Directions => Search the data for the word "piece" and copy every line where it occurs.

Recorded information =>

++++++++++

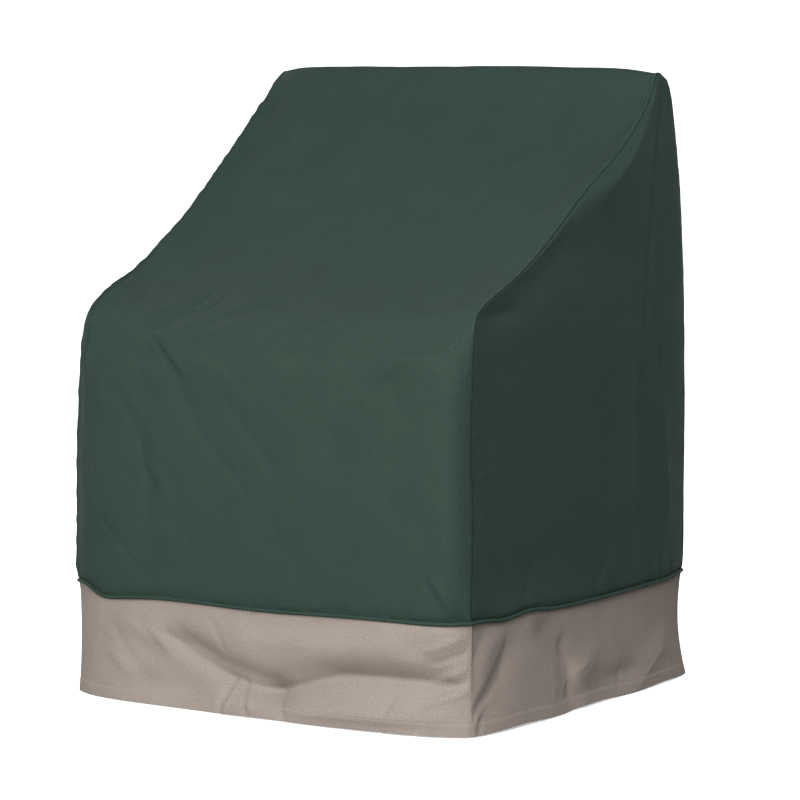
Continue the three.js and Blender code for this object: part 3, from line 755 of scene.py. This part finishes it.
# Makes a cloth's mesh from an even grid, each of whose corners is taken to its place
def makeCloth(name, points, cloth, materials, thick):
    rows, columns = points.shape[:2]
    shape = bmesh.new()
    shape.loops.layers.uv.new("cloth")
    bmesh.ops.create_grid(shape, x_segments=columns - 1, y_segments=rows - 1, size=0.5)
    mesh = bpy.data.meshes.new(name)
    shape.to_mesh(mesh)
    shape.free()
    flat = np.empty(len(mesh.vertices) * 3)
    mesh.vertices.foreach_get("co", flat)
    flat = flat.reshape(-1, 3) + 0.5
    column = np.rint(flat[:, 0] * (columns - 1)).astype(int)
    row = np.rint(flat[:, 1] * (rows - 1)).astype(int)
    mesh.vertices.foreach_set("co", (points[row, column] * mm).ravel())
    corner = np.empty(len(mesh.loops), int)
    mesh.loops.foreach_get("vertex_index", corner)
    mesh.uv_layers["cloth"].data.foreach_set("uv", (cloth[row, column][corner] * mm).ravel())
    shape = bmesh.new()
    shape.from_mesh(mesh)
    bmesh.ops.remove_doubles(shape, verts=shape.verts, dist=mergeWithin * mm)
    for face in shape.faces:
        face.smooth = True
    shape.to_mesh(mesh)
    shape.free()
    for material in materials:
        mesh.materials.append(material)
    piece = bpy.data.objects.new(name, mesh)
    bpy.context.collection.objects.link(piece)
    if thick:
        wall = piece.modifiers.new("cloth thickness", "SOLIDIFY")
        wall.thickness = thick * mm
        wall.offset = -1
        wall.use_even_offset = True
        wall.material_offset = len(materials) - 1
    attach(piece, "root")
    return piece


# Woven polyester: a plain weave of matt yarn. The real one has 2 threads a millimetre, which no pixel would
# show, so its pitch is drawn coarser. The dye lies a little unevenly. The yarn's hollows are painted darker
# than its crowns as painted shade, and the crowns a little lighter as a painted highlight
greenCloth = {"deep": "#26352F", "bright": "#2E3F37", "hollow": 0.92, "rough": 0.78}
taupeCloth = {"deep": "#7F756E", "bright": "#8F857D", "hollow": 0.93, "rough": 0.8}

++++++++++

Full response =>
    piece = bpy.data.objects.new(name, mesh)
    bpy.context.collection.objects.link(piece)
        wall = piece.modifiers.new("cloth thickness", "SOLIDIFY")
    attach(piece, "root")
    return piece